Rule | Conditions | Result |
---|---|---|
Greedy removal | A greedy node's children set of accepted strings does not present intersection with it | The greedy node becomes a possessive node, removing backtracking logics (e.g. \d+A becomes \d++A ) |
Lazy removal | A greedy node's children set of accepted strings does not present intersection with it | The lazy node becomes a possessive node (e.g. \d+?A becomes \d++A ) |
Empty node substitution | An empty node has only one child | The node becomes its child |
Identifier | Description |
---|---|
[delim] |
Matches one of characters described by delim : a sequence of characters or a range in form x-y |
[^delim] |
Negation of [delim] |
(delim) |
Identifies a group, delim can be any valid regex |
(?:delim) |
Identifies an anonymous group: it does not produce a group in parsing, but delimits content |
+ , ++ , +? |
Respectively greedy, possessive and lazy at-least-one operator |
* , *+ , *? |
Respectively greedy, possessive and lazy Kleene star operator |
? , ?+ , ?? |
Respectively greedy, possessive and lazy optional operator |
{n} |
Accepts only n repetitions of the previous identifier |
{n,} |
Accepts at least n repetitions of the previous identifier |
{n,m} |
Accepts at least n and at most m repetitions of the previous identifier |
$ |
Matches end of line or end of input |
^ |
Matches start of line or start of input |
\xN |
Matches hex data: N can be an hex nibble, two hex nibbles or {N...} , a brace enclosed nibble sequence |
\oN |
Matches octal data: N can be three octal nibbles or {N...} , a brace enclosed nibble sequence |
Operators can be escaped with \
to match their character.
Identifier | Description |
---|---|
\s |
Space characters: '\t', '\n', '\f', '\r', ' ' |
\d |
Digits: [0-9] |
\D |
Not digit: [^0-9] |
\w |
Word character: [A-Za-z0-9_] |
\W |
Not word character: [^A-Za-z0-9_] |
\a |
Alarm: \x07 |
. |
Any character |
This library provides a regex-based tokenization engine, that can be used to easily build tokenizers.
e_regex::tokenization::tokenizer<auto... definitions>
accepts a sequence of e_regex::separator
and e_regex::token
instances.
Every e_regex::token
instance will describe a token matcher with a type
: every instance must use the same enum for this field!
e_regex::separator
instances will describe separators, aka matchers that will not produce tokens.
A tokenizer will stop parsing if:
- input string is fully parsed;
- input string is not accepted by any token matcher or separator matcher;
- after a token, a separator is not found.
Tokenization is constexpr
flagged: if the input is constexpr
, the result can be iterated at compile time.
Invoking a tokenizer with a std::string_view
will produce a e_regex::tokenization::iterator
: this iterator can be used in a range-based for loop or can be manually iterated using the increment operator.
using e_regex::separator;
using e_regex::token;
enum class type
{
WORD,
NUMBER
};
constexpr auto tokenizer
= e_regex::tokenization::tokenizer<token {type::WORD, "[a-z]+"},
token {type::NUMBER, "\\d+"},
separator {"\\s"}> {};
auto res = tokenizer("a 123 def");
for (auto token: res)
{
...
}
In this example, tokenizer
will tokenize words and numbers separated by spaces.

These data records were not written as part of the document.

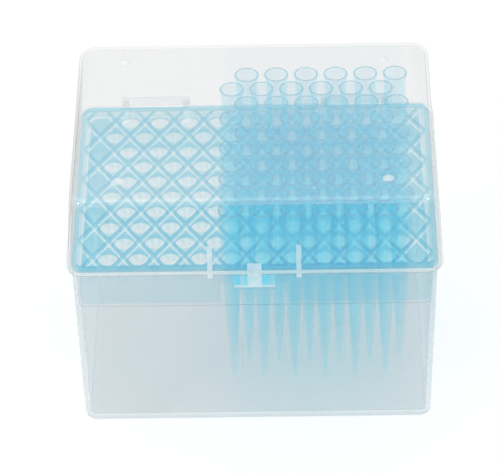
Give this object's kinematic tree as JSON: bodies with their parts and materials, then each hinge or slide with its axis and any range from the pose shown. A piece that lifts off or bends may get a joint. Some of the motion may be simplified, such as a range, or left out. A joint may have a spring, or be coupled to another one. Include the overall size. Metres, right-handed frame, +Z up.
{
  "type": "box of pipette tips",
  "caption": "Hinged laboratory box: hazy base, clear snap-shut lid and a blue rack whose staggered sockets hold long pipette tips on one side.",
  "frame": {"origin": "centre of the underside of the box body, on the surface it stands on", "axes": "+X along the long side, +Y from the latch towards the hinges, +Z up"},
  "size_m": [0.134, 0.1069, 0.1044],
  "materials": {
    "base_plastic": "hazy translucent moulded polypropylene",
    "lid_plastic": "clear glossy moulded polypropylene",
    "rack_plastic": "translucent blue moulded polypropylene",
    "tip_plastic": "thin translucent blue polypropylene"
  },
  "bodies": {
    "base": {"base": "base_plastic", "rack": "rack_plastic", "tips_row_01_left": "tip_plastic", "tips_row_01_middle": "tip_plastic", "tips_row_01_right": "tip_plastic", "tips_row_02_left": "tip_plastic", "tips_row_02_middle": "tip_plastic", "tips_row_02_right": "tip_plastic", "tips_row_03_left": "tip_plastic", "tips_row_03_middle": "tip_plastic", "tips_row_03_right": "tip_plastic", "tips_row_04_left": "tip_plastic", "tips_row_04_middle": "tip_plastic", "tips_row_04_right": "tip_plastic", "tips_row_05_left": "tip_plastic", "tips_row_05_middle": "tip_plastic", "tips_row_05_right": "tip_plastic", "tips_row_06_left": "tip_plastic", "tips_row_06_middle": "tip_plastic", "tips_row_06_right": "tip_plastic", "tips_row_07_left": "tip_plastic", "tips_row_07_middle": "tip_plastic", "tips_row_07_right": "tip_plastic", "tips_row_08_left": "tip_plastic", "tips_row_08_middle": "tip_plastic", "tips_row_08_right": "tip_plastic", "tips_row_09_left": "tip_plastic", "tips_row_09_middle": "tip_plastic", "tips_row_09_right": "tip_plastic", "tips_row_10_left": "tip_plastic", "tips_row_10_middle": "tip_plastic", "tips_row_10_right": "tip_plastic"},
    "lid": {"lid": "lid_plastic"}
  },
  "joints": [
    {"name": "lid_hinge", "type": "hinge", "parent": "base", "child": "lid", "pos_m": [0, 0.0529, 0.0723], "axis": [-1, 0, 0], "range_deg": [0, 110]}
  ]
}
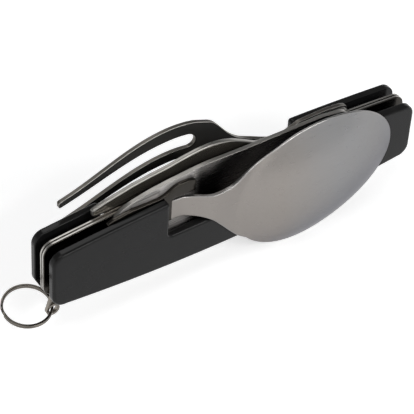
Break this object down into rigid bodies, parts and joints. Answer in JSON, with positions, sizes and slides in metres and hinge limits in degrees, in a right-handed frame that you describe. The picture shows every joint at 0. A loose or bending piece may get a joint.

The token
in the range loop will be {.type = type::WORD, .value = "a"}
, {.type = type::NUMBER, .value = "abc"}
and {.type = type::WORD, .value = "def"}
.
This project is based on meson
, ninja
and C++20
. If quom
is available, a single include header will be automatically built by meson.

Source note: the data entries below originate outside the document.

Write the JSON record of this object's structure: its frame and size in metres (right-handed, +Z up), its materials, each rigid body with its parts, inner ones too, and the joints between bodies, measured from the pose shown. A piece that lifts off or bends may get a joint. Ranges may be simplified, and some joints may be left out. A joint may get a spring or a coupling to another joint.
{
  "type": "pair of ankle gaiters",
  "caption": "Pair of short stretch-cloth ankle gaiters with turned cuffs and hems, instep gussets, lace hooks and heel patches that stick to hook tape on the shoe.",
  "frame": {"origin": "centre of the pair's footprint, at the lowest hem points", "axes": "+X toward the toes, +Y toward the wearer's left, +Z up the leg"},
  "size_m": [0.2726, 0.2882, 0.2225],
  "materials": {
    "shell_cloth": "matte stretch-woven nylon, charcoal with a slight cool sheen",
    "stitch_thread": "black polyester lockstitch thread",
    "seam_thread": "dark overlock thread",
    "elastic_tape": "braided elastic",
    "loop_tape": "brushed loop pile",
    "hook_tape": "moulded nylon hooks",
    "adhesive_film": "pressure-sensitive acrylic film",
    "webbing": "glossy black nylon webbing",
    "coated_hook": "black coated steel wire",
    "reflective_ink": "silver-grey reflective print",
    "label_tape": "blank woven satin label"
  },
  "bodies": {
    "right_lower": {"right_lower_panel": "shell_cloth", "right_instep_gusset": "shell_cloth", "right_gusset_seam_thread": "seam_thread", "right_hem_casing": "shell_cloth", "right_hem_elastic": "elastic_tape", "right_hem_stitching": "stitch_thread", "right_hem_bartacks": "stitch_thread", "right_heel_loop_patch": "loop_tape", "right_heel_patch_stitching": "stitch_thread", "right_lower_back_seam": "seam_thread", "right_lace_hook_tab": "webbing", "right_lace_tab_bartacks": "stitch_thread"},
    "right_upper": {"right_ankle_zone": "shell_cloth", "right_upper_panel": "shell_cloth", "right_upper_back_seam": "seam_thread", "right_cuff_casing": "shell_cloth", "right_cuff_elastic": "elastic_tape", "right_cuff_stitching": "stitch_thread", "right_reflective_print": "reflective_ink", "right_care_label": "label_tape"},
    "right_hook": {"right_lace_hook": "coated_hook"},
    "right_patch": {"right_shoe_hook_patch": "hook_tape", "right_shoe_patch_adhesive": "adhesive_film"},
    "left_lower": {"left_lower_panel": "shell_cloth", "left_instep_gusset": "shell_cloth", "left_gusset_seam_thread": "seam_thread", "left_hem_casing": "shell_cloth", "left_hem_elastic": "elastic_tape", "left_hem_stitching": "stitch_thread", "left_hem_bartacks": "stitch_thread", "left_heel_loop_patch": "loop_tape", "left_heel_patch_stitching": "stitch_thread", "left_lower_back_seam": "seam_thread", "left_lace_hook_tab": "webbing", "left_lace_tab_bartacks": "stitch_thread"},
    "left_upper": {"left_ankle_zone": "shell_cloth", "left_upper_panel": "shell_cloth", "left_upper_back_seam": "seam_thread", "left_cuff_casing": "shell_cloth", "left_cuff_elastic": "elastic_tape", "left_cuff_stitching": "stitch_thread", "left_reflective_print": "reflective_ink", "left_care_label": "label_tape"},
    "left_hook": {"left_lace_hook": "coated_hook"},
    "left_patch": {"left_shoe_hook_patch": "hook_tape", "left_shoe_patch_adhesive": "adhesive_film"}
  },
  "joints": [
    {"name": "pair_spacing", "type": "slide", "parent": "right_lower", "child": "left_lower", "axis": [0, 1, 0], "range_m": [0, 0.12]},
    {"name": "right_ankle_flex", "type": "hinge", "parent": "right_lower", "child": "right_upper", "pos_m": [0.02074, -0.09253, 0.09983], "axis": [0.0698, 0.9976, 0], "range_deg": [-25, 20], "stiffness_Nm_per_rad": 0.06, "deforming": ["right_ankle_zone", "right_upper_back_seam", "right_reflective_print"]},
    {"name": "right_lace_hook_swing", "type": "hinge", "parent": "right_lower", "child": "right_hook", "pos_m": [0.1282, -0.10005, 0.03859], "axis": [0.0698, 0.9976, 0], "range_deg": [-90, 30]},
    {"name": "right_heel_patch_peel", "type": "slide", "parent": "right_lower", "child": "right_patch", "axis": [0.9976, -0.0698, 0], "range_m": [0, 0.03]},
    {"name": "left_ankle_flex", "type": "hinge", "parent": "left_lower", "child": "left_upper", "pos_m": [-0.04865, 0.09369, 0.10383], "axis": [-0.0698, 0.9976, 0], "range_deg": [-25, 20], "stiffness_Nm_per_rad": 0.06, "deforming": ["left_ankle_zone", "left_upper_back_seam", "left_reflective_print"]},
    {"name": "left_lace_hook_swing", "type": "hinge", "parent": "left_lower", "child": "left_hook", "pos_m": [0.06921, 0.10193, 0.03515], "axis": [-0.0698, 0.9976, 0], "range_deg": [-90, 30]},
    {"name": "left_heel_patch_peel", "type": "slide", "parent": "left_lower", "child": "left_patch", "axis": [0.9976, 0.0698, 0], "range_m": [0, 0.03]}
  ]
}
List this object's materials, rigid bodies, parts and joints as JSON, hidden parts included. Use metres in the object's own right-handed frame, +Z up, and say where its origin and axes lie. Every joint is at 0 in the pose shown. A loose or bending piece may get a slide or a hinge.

To build and run unit tests:
$ meson setup build
$ meson test -C build
The generated single include header will be placed in build/single_include.hpp
.
It is included a minimal build environment defined in Nix, running
$ nix develop
starts a 1:1 replica of a working environment for this library with two simple aliases:
build - Automatically configure build folder and run build
run_tests - Run tests
Benchmarks from the excellent work of mariomka have been ran on a Ryzen 7 7700X at 5.57GHz; the results are:
Language | Email(ms) | URI(ms) | IP(ms) | Total(ms) |
---|---|---|---|---|
Nim Regex | 0.51 | 16.48 | 3.83 | 20.83 |
C++ e-regex | 11.79 | 10.87 | 4.13 | 26.80 |
PHP | 11.63 | 12.52 | 2.72 | 26.88 |
Rust | 16.32 | 14.22 | 2.07 | 32.61 |
Crystal | 25.21 | 24.19 | 6.21 | 55.61 |
C++ Boost | 26.08 | 26.45 | 10.37 | 62.90 |
Julia | 53.88 | 46.97 | 2.66 | 103.50 |
Perl | 58.59 | 39.53 | 13.02 | 111.14 |
Dart | 48.69 | 51.10 | 42.23 | 142.02 |
C PCRE2 | 77.36 | 70.20 | 8.30 | 155.85 |
D dmd | 118.73 | 122.59 | 3.71 | 245.04 |
D ldc | 126.13 | 122.90 | 3.48 | 252.52 |
Python PyPy2 | 85.05 | 79.99 | 114.31 | 279.35 |
Ruby | 154.53 | 135.38 | 29.70 | 319.62 |
Kotlin | 92.76 | 115.61 | 137.44 | 345.81 |
Python PyPy3 | 139.41 | 126.26 | 119.58 | 385.24 |
Dart Native | 195.81 | 229.57 | 4.91 | 430.29 |
Java | 157.80 | 143.49 | 166.36 | 467.65 |
Go | 153.04 | 150.41 | 243.94 | 547.39 |
C++ STL | 233.24 | 190.29 | 154.17 | 577.70 |
C# Mono | 1527.89 | 1282.36 | 74.80 | 2885.05 |
This project is licensed under the MIT License - see the LICENSE file for details.